Saturday, January 19, 2008

Pete Fountain With Bill Neely - "A Closer Walk: The Pete Fountain Story" - Memorabilia

A Closer Walk: The Pete Fountain Story



1972 Henry Regnery Company - Pete Fountain With Bill Neely
A Closer Walk: The Pete Fountain Story

Liner Notes:

A Closer Walk: The Pete Fountain Story
Pete Fountain With Bill Neely

Pete Fountain realized at the age of nine that music would be the most important part of his life. uring the countless hours he spent leaning against the wooden fence that bordered the top hat and listening to the sounds of Harry James, Gene Krupa, and Leon and Louis Prima, he discovered that jazz was in his blood. Jazz was born in New Orleans, and it was in the French Quarter of that city that Pete Fountain was born and that he learned to play the music he loves.

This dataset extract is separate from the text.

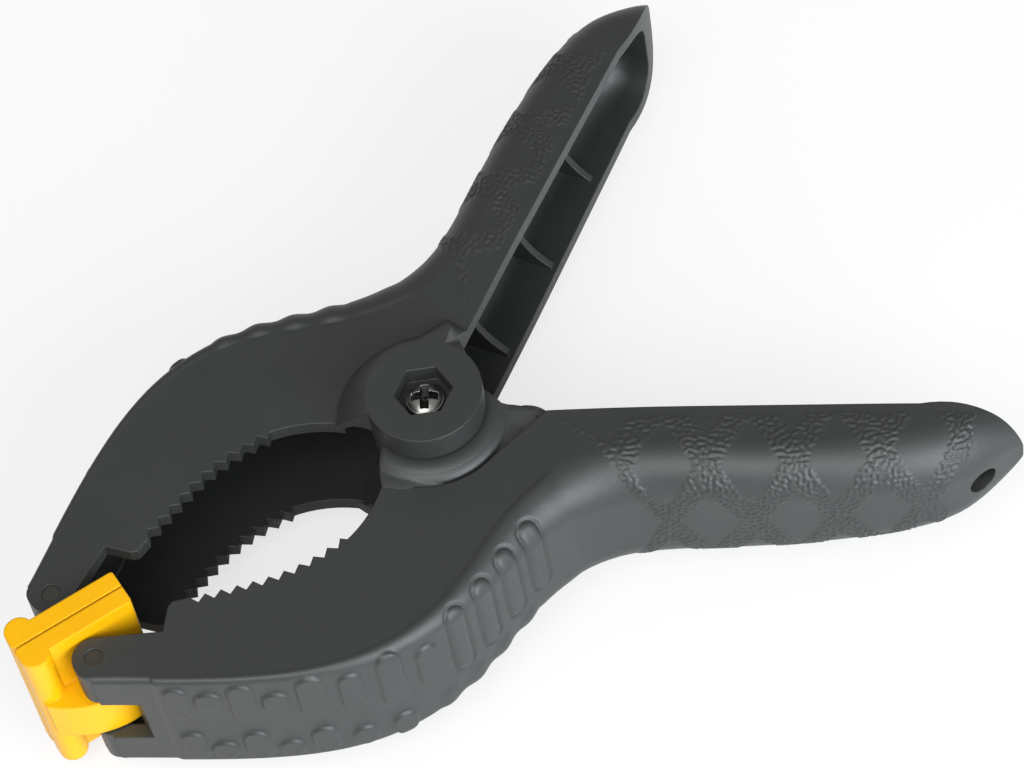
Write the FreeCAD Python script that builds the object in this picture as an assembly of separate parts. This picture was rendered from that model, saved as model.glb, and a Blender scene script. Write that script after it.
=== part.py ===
import FreeCAD, Part
import math
import os

# Spring clamp of the 150 mm size: two identical moulded arms on one pivot, swivelling pads.
# Millimetres. Each piece is drawn about the middle plane of the clamp with the pivot at the origin,
# +X towards the handles and +Y towards the upper arm, then lifted so that the lower hub face is at z = 0.

V = FreeCAD.Vector

# ---- driving sizes -------------------------------------------------------------------------
HUB_HALF = 19.5          # middle plane to the outer face of a hub cheek
PLATE_HALF = 12.8        # middle plane to the outside of the jaw plates
WALL = 2.5               # moulded wall
HANDLE_ANGLE = 33.7      # handle rim line to the X axis
RIM_OFFSET = 0.5         # rim line above the line through the pivot
RIM_SWELL = 1.4          # swell of the rear rim beside the hub

HUB_R = 9.2              # outer cheek, round part
SKIRT_R = 14.6           # foot of the cone that joins the outer cheek to the jaw plate
CHEEK_R = 12.9           # inner cheek
CHEEK_TOP = 14.2         # middle plane to the bearing face of the inner cheek
CHEEK_RIM = 11.9         # same, at the low outer edge of its shoulder
CHEEK_GAP = 0.3          # between inner and outer cheek
POCKET_GAP = 0.4         # round the rim of the inner cheek
BOSS_R = 5.2             # tube that carries the spring
BOSS_GAP = 0.3           # each tube stops this far from the middle plane

SCREW_D = 5.0
RUN_FIT = 0.05           # radial clearance on screw and pins
HEX_AF = 8.1             # recess for nut or screw head
HEX_DEPTH = 3.2
HEAD_D, HEAD_H = 7.0, 2.6
SCREW_IN_NUT = 2.4       # the screw ends inside the nut
NUT_AF, NUT_H = 8.0, 2.7

PIN_X, PIN_Y = -64.2, 6.85
PIN_D = 2.9
PIN_SHORT = 0.2          # pin end below the plate, each side
PRESS_GAP = 0.01         # radial allowance of pin and nut in their seats
EAR_R = 3.4
SWIVEL_STOP = 30.0       # tilt of the notch that the back of a pad can lean on

PAD_TIP_X, PAD_END_X = -74.0, -54.9
PAD_HALF = 15.3
PAD_GAP = 0.15           # pad face to the plane between the pads
PAD_BACK = 3.15          # back of the pad bar
BEAD_R = 2.35            # rounded lip along the tip of the pad
WEB_LOW, WEB_TOP = -5.0, 3.8  # faces of the swivel web
WEB_R = 15.2             # curve of the web edge
WEB_CX, WEB_CY = -62.2, -5.4
SLOT_HALF = 5.4
SLOT_END_X = -61.4
SLOT_ROUND = 5.2         # room for the web about the pin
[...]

If Pete came from a musical city, he also came from a musical family. His father played all instruments by ear, and it was he who taught Pete to blow his first note on the clarinet. Pete's first concerts were given on the side-walks of New Orleans; there he first learned that he had a "fat sound." Pete continued to listen and practice. George Lewis, Papa Celestin, and Billie Holliday became his mentors.

The long hours, endless practices, and the temptation of drugs threatened to discourage Pete, but "either true, love or insanity" held him to his music. The decline of Dixieland and the birth of "bebop" in 1950 caused Pete to leave New Orleans and move to New York. But Dixieland was only dormant, not dead. In New York Al Hirt, Jack Teagarden, Ray Bauduc, and Ray Leatherwood began to revive the sound, and Pete was there with them.

Pete Fountain's success with Lawrence Welk is legend. Television audiences listened raptly to him every week and loved what they heard. Pete had the best of both worlds: his music and "respectability" in an unstable career.

In spite of his success Pete could not get the sights, smells, and sounds of New Orleans out of his system. Whenever he sang "Dancing at the Mardi Gras," "When the Saints Go Marchin' In," "The Blues," and his most popular song, "A Closer Walk With Thee," his home sickness became stronger. As he always knew he would, he returned to New Orleans and took his music and the music of others back to where it was born.

"A Closer Walk With Thee" is Pete Fountain's song, appropriately because his life has been filled with his closeness to his family, his fellow musicians, his city, and his music. The warmth and love of the man permeate A Closer Walk. But his story is not only about his life. It is the story of musicians, their struggles, their triumphs, and their friendship. And a closer walk is the story of jazz - the constantly changing, soul-rending music form that is a keystone of the American folk tradition.

Bill Neely has collaborated with Richard Petty on Grand National: the autobiography of Richard Petty and with Craig Breedlove on his auto-biography Spirit of America: Winning the World's Land Speed Record.